Scandals that plagued the government this past year like the National Security Administration’s spying on the American people, the dreary rollout of the health care website and more have and continue to be issues, Jenkins said.

“From the IRS scandal, concerns about the NSA, government agencies churning out more burdensome regulations, and Obamacare taking over one-sixth of the American economy...” she said. “These are only a few examples of the administration chipping away at Americans’ rights and freedoms.”

The health care law, along with the farm bill, are some of Jenkins’ top priorities, she said.

“One of my top priorities in 2014 is passing the farm bill,” she said. “We need certainty for our farmers and ranchers who feed our nation, and we must make sure the programs dedicated to taking care of our nation’s most vulnerable are adequate and sustainable.”

At the county level, the Franklin County sheriff is up for re-election in 2014, as well as three county commissioner seats.

Jeff Richards, Franklin County sheriff, said he is enjoying what he’s doing and plans to run for sheriff in 2014. Richards was appointed to the position this spring after the county’s elected sheriff, Jeff Curry, resigned amid allegations of criminal wrongdoing.

“It’s been busy and it’s been a learning experience,” Richards said. “Dealing with a budget from a different side of things, like from the county commission, and I was used to working in municipal government on the political side and in my regular job. And the city government and county government is quite a bit different.”

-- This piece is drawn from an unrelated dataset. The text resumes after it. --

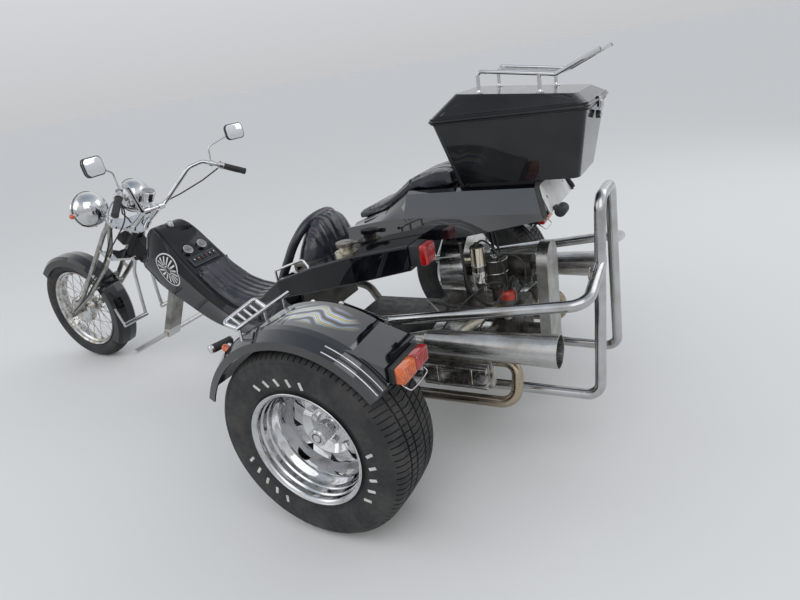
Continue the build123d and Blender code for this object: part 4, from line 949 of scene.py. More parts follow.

With the county experiencing some growth, Richards said he thinks areas like Wellsville will start growing even more and the sheriff’s department will need to work to accommodate that development.

“I think the county’s going to be experiencing some growth, and I’ll be having to balance and maintaining a small budget,” he said. “Maintaining responsibility with the budget while trying to grow the department and keep up with the increased demands coming as we increase the growth especially in the northeast part of the county.”

Steve Harris, chairman of the Franklin County Board of Commissioners, spent a large chunk of the summer unable to attend county meetings because of health issues. Harris’ 4th District seat is up for election in 2014, but he’s not sure if he’ll run again, he said.

“I do believe there’s been a large consensus on the board and everyone gets along well and that we’ve made strides in the county to go forward in improvements,” Harris said. “We don’t have all the economic development that we’d like to have, but we’re working toward those.”

Continuing to keep up with improvements — be it roads, facilities or overall growth — will be something the board of commissioners continues to look at in coming years, he said.

“You always want to have improvements in roads and maintaining the roads and bridges in the county,” Harris said. “As I said, when I came in and anyone that goes in, you want the best for your citizens and the way you can improve their livelihood is by bringing in more economic development. The only way to keep taxes from going up is broadening the tax base with new citizens and new business.”

The 5th District commission seat currently held by Don Stottlemire also is up for election in 2014. Stottlemire was unable to be reached by The Herald about whether he will seek re-election.

Colton Waymire, vice chairman of the Franklin County Board of Commissioners, said his first term went pretty well, and he plans on running again in 2014.

“I accomplished two things I set out to do,” Waymire said. “When I got elected, there was a lot of turmoil between elected officials and county department heads, and everyone gets along now and things are running smooth and there’s continuity and it’s certainly more professional. The other thing I wanted was to find efficiencies, and we have done that from everything from energy efficiencies and we’ve eliminated a few positions and refinancing debt.”

Like Harris, Waymire said looking forward he hopes to be able to help keep up with maintenances and bring in new industrial business.

“Facilities and staying on top of those and roads and other maintenances,” Waymire said. “You don’t want to let those get away from you. The biggest things would be some kind of industrial land development, which would spread out the tax base and take pressure off residential property owners and get some industrial land users in the county.”